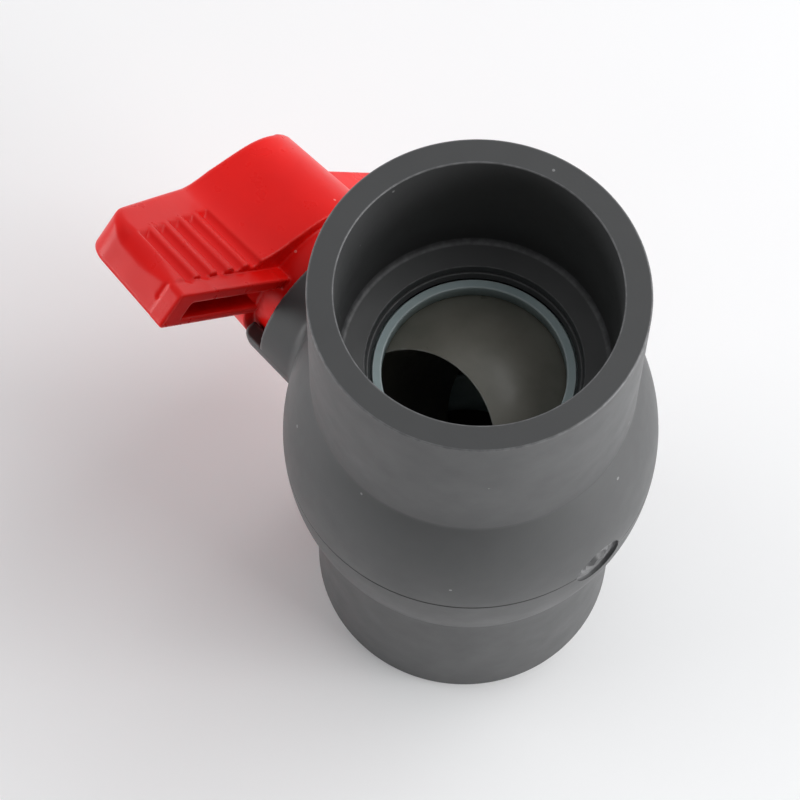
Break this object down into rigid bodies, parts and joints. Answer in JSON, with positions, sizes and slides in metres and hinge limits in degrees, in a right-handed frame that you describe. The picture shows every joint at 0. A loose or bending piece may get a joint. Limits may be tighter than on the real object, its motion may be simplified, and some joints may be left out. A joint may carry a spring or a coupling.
{
  "type": "plastic ball valve",
  "caption": "Straight plastic ball valve with a solvent socket at each end, a bulged middle and a ribbed wing handle that turns the ball a quarter turn.",
  "frame": {"origin": "middle of the bounding box in plan, on the plane of the lower socket's end face. The pipe axis is at X = 21.11 mm and the ball's centre at Z = 76 mm", "axes": "+Z along the pipe axis from the lower socket to the upper one, -X along the stem towards the handle, +Y completes a right-handed frame"},
  "size_m": [0.1308, 0.0964, 0.152],
  "materials": {
    "grey_plastic": "dark grey unplasticised PVC, semi-matte from the mould",
    "red_plastic": "bright red, satin gloss",
    "ball_plastic": "warm dark grey, satin, turned",
    "seat_plastic": "pale blue-grey, smooth and waxy",
    "black_rubber": "black, matte",
    "screw_steel": "plain stainless"
  },
  "bodies": {
    "housing": {"valve_body": "grey_plastic", "carrier_upper": "grey_plastic", "carrier_lower": "grey_plastic", "seat_ring_upper": "seat_plastic", "seat_ring_lower": "seat_plastic", "seat_backing_ring_upper": "black_rubber", "seat_backing_ring_lower": "black_rubber", "stem_bush": "grey_plastic", "bush_seal": "black_rubber", "thrust_washer": "seat_plastic"},
    "drive": {"ball": "ball_plastic", "stem": "ball_plastic", "stem_seal_inner": "black_rubber", "stem_seal_outer": "black_rubber", "handle": "red_plastic", "handle_screw": "screw_steel", "handle_washer": "screw_steel", "handle_cap": "red_plastic"}
  },
  "joints": [
    {"name": "handle_turn", "type": "hinge", "parent": "housing", "child": "drive", "pos_m": [0.02111, 0, 0.076], "axis": [1, 0, 0], "range_deg": [-43, 47]}
  ]
}
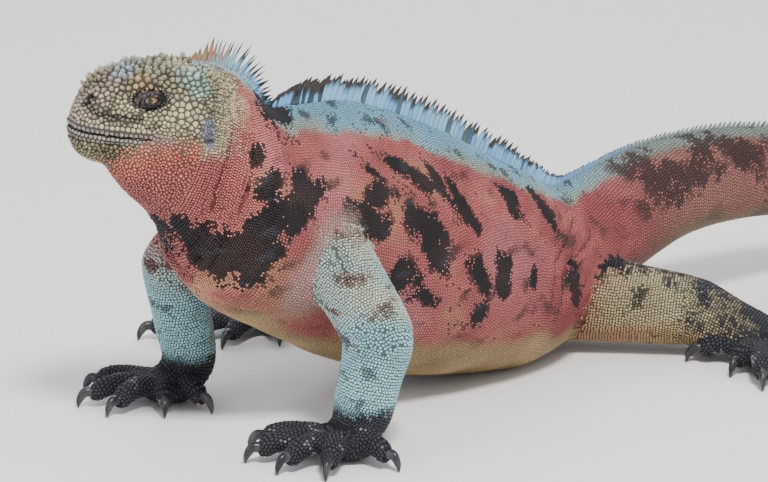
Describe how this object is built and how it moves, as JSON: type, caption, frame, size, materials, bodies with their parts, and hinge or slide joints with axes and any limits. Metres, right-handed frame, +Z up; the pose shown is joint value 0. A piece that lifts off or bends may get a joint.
▬▬▬▬▬▬
_OBJECTIVE_. All the entries above need to be reproduced exactly.

_SOLVED PROBLEM_.
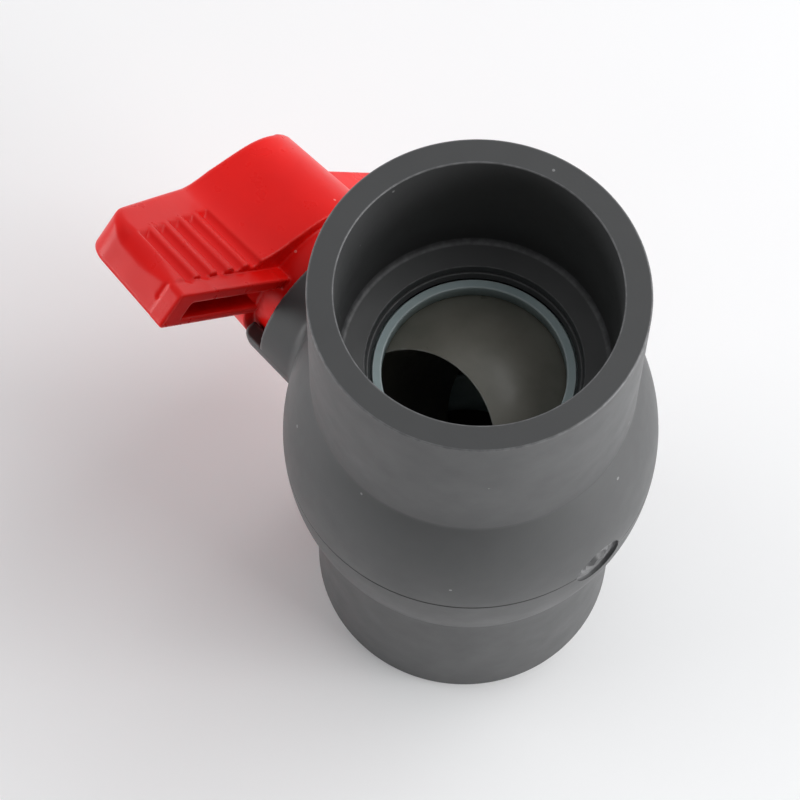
Break this object down into rigid bodies, parts and joints. Answer in JSON, with positions, sizes and slides in metres and hinge limits in degrees, in a right-handed frame that you describe. The picture shows every joint at 0. A loose or bending piece may get a joint. Limits may be tighter than on the real object, its motion may be simplified, and some joints may be left out. A joint may carry a spring or a coupling.
{
  "type": "plastic ball valve",
  "caption": "Straight plastic ball valve with a solvent socket at each end, a bulged middle and a ribbed wing handle that turns the ball a quarter turn.",
  "frame": {"origin": "middle of the bounding box in plan, on the plane of the lower socket's end face. The pipe axis is at X = 21.11 mm and the ball's centre at Z = 76 mm", "axes": "+Z along the pipe axis from the lower socket to the upper one, -X along the stem towards the handle, +Y completes a right-handed frame"},
  "size_m": [0.1308, 0.0964, 0.152],
  "materials": {
    "grey_plastic": "dark grey unplasticised PVC, semi-matte from the mould",
    "red_plastic": "bright red, satin gloss",
    "ball_plastic": "warm dark grey, satin, turned",
    "seat_plastic": "pale blue-grey, smooth and waxy",
    "black_rubber": "black, matte",
    "screw_steel": "plain stainless"
  },
  "bodies": {
    "housing": {"valve_body": "grey_plastic", "carrier_upper": "grey_plastic", "carrier_lower": "grey_plastic", "seat_ring_upper": "seat_plastic", "seat_ring_lower": "seat_plastic", "seat_backing_ring_upper": "black_rubber", "seat_backing_ring_lower": "black_rubber", "stem_bush": "grey_plastic", "bush_seal": "black_rubber", "thrust_washer": "seat_plastic"},
    "drive": {"ball": "ball_plastic", "stem": "ball_plastic", "stem_seal_inner": "black_rubber", "stem_seal_outer": "black_rubber", "handle": "red_plastic", "handle_screw": "screw_steel", "handle_washer": "screw_steel", "handle_cap": "red_plastic"}
  },
  "joints": [
    {"name": "handle_turn", "type": "hinge", "parent": "housing", "child": "drive", "pos_m": [0.02111, 0, 0.076], "axis": [1, 0, 0], "range_deg": [-43, 47]}
  ]
}
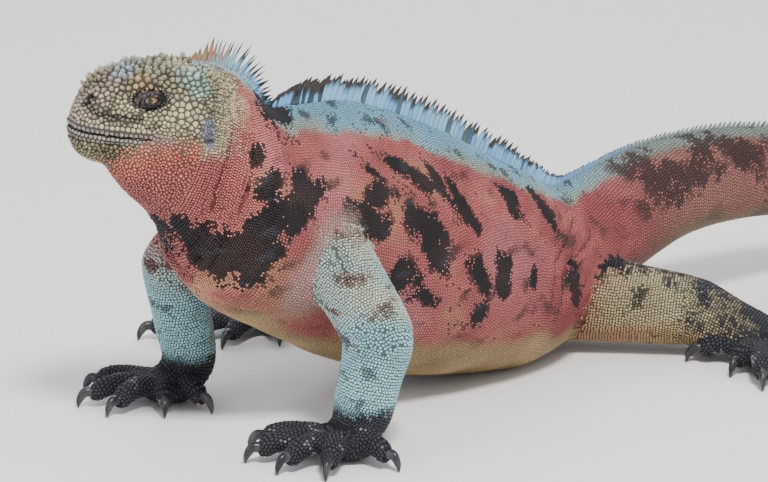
Describe how this object is built and how it moves, as JSON: type, caption, frame, size, materials, bodies with their parts, and hinge or slide joints with axes and any limits. Metres, right-handed frame, +Z up; the pose shown is joint value 0. A piece that lifts off or bends may get a joint.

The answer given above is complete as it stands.